◆ The request ◆
Everything from the line containing "const group = new THREE.Group();" through the line containing "low, high = Vector((1e9,)" should be repeated exactly, and nothing else from the data.

Stored records
════════════════

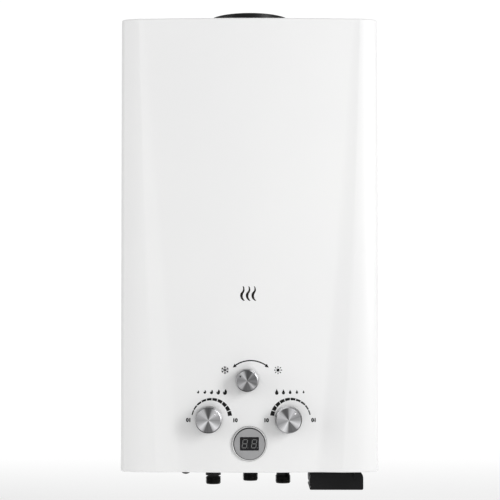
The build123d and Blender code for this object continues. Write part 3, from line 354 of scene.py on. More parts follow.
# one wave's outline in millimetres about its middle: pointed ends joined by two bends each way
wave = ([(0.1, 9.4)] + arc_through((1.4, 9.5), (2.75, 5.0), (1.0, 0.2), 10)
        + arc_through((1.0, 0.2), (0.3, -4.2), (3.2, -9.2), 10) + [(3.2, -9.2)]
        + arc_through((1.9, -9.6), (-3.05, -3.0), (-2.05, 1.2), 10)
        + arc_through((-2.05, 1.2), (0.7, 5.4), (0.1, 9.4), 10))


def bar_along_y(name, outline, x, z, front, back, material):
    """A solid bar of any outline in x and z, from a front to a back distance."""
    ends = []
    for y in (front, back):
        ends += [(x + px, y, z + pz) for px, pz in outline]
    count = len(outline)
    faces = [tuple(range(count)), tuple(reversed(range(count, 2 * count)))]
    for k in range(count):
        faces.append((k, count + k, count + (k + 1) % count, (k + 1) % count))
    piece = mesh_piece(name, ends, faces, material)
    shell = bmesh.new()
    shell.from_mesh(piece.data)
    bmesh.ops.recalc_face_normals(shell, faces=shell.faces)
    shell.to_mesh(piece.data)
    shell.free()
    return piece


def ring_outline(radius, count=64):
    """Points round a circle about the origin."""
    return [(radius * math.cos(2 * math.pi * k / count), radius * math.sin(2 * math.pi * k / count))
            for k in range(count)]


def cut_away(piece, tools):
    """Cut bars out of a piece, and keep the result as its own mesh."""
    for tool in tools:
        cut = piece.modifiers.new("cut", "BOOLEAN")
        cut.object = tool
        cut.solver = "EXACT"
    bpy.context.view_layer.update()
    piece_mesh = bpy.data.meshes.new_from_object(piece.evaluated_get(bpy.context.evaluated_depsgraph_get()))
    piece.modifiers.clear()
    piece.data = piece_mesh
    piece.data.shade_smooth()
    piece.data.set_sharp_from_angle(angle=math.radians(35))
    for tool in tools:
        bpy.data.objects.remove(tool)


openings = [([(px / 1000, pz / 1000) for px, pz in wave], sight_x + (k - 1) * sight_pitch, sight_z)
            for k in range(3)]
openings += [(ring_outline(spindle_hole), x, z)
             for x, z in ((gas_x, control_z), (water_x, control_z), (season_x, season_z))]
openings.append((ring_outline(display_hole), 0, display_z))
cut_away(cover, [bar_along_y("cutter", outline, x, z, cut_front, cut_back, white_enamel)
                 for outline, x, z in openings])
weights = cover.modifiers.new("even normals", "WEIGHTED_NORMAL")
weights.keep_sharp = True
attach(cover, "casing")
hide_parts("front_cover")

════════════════

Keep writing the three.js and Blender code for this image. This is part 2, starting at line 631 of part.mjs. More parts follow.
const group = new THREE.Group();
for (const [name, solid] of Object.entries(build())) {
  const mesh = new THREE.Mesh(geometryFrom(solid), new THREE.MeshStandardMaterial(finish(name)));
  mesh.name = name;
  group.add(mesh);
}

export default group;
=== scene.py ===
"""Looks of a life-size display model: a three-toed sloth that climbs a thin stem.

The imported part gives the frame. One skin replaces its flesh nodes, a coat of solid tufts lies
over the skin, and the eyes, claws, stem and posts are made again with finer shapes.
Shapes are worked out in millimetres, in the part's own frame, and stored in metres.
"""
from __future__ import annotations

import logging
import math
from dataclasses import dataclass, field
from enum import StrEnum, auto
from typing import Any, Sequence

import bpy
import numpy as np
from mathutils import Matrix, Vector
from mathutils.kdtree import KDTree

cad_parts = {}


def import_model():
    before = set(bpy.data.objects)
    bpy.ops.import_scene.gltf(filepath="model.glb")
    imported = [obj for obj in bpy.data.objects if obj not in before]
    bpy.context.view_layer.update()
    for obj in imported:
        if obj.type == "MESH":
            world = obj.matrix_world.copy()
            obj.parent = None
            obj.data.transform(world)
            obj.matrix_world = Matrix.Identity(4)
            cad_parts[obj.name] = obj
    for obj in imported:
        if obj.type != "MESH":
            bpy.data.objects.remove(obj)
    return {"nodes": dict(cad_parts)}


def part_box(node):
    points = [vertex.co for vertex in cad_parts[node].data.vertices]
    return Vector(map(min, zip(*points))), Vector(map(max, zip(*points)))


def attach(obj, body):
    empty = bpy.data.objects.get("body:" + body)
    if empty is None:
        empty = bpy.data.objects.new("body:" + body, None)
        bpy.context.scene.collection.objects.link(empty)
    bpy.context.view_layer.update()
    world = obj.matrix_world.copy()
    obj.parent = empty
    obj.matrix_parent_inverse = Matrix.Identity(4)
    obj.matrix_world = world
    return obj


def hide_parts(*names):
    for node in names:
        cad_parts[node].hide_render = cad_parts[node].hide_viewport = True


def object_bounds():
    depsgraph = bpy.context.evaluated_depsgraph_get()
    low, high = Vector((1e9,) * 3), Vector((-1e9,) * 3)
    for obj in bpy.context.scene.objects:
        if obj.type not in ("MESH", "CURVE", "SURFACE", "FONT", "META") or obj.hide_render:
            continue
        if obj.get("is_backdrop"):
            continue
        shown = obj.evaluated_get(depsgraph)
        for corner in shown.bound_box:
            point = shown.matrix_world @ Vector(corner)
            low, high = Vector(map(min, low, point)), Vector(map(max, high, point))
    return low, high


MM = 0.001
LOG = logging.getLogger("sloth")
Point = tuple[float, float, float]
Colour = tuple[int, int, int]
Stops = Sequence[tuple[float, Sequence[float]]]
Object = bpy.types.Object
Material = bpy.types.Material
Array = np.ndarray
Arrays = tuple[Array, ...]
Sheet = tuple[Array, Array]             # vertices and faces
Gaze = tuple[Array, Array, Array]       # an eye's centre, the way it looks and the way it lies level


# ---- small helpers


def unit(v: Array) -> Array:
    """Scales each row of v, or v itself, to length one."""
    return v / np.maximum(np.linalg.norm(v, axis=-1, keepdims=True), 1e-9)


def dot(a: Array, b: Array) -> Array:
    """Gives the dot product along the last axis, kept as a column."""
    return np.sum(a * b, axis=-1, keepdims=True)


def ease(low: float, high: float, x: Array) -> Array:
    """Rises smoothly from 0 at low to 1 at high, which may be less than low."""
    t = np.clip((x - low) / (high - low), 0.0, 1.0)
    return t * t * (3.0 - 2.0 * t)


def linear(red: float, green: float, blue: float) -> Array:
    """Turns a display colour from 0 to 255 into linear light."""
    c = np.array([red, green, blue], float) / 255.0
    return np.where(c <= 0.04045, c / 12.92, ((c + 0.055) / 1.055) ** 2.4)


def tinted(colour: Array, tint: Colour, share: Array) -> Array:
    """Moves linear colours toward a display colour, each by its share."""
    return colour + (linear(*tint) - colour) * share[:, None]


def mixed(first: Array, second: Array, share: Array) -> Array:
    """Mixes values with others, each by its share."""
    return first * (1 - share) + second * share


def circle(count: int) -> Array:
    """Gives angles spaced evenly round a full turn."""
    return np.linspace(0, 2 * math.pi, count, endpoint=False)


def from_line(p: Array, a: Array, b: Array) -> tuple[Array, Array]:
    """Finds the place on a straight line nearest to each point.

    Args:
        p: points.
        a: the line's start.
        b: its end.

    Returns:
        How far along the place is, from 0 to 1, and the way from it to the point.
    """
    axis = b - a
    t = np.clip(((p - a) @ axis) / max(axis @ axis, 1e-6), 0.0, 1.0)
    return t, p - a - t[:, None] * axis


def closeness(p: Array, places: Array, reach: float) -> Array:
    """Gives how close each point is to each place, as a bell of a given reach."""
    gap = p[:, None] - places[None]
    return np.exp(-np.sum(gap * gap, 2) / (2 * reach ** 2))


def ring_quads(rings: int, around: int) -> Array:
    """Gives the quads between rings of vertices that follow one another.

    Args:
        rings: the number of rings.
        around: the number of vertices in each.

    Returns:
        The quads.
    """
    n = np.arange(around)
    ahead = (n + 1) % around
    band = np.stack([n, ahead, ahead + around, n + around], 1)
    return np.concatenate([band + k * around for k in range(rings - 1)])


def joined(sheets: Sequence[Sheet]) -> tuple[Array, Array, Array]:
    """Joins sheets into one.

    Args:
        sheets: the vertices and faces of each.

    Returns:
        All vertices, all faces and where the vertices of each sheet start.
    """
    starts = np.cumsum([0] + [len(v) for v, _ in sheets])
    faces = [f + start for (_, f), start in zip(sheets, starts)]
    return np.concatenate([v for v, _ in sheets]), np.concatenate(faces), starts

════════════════

◆ Correct response ◆
const group = new THREE.Group();
for (const [name, solid] of Object.entries(build())) {
  const mesh = new THREE.Mesh(geometryFrom(solid), new THREE.MeshStandardMaterial(finish(name)));
  mesh.name = name;
  group.add(mesh);
}

export default group;
=== scene.py ===
"""Looks of a life-size display model: a three-toed sloth that climbs a thin stem.

The imported part gives the frame. One skin replaces its flesh nodes, a coat of solid tufts lies
over the skin, and the eyes, claws, stem and posts are made again with finer shapes.
Shapes are worked out in millimetres, in the part's own frame, and stored in metres.
"""
from __future__ import annotations

import logging
import math
from dataclasses import dataclass, field
from enum import StrEnum, auto
from typing import Any, Sequence

import bpy
import numpy as np
from mathutils import Matrix, Vector
from mathutils.kdtree import KDTree

cad_parts = {}


def import_model():
    before = set(bpy.data.objects)
    bpy.ops.import_scene.gltf(filepath="model.glb")
    imported = [obj for obj in bpy.data.objects if obj not in before]
    bpy.context.view_layer.update()
    for obj in imported:
        if obj.type == "MESH":
            world = obj.matrix_world.copy()
            obj.parent = None
            obj.data.transform(world)
            obj.matrix_world = Matrix.Identity(4)
            cad_parts[obj.name] = obj
    for obj in imported:
        if obj.type != "MESH":
            bpy.data.objects.remove(obj)
    return {"nodes": dict(cad_parts)}


def part_box(node):
    points = [vertex.co for vertex in cad_parts[node].data.vertices]
    return Vector(map(min, zip(*points))), Vector(map(max, zip(*points)))


def attach(obj, body):
    empty = bpy.data.objects.get("body:" + body)
    if empty is None:
        empty = bpy.data.objects.new("body:" + body, None)
        bpy.context.scene.collection.objects.link(empty)
    bpy.context.view_layer.update()
    world = obj.matrix_world.copy()
    obj.parent = empty
    obj.matrix_parent_inverse = Matrix.Identity(4)
    obj.matrix_world = world
    return obj


def hide_parts(*names):
    for node in names:
        cad_parts[node].hide_render = cad_parts[node].hide_viewport = True


def object_bounds():
    depsgraph = bpy.context.evaluated_depsgraph_get()
    low, high = Vector((1e9,) * 3), Vector((-1e9,) * 3)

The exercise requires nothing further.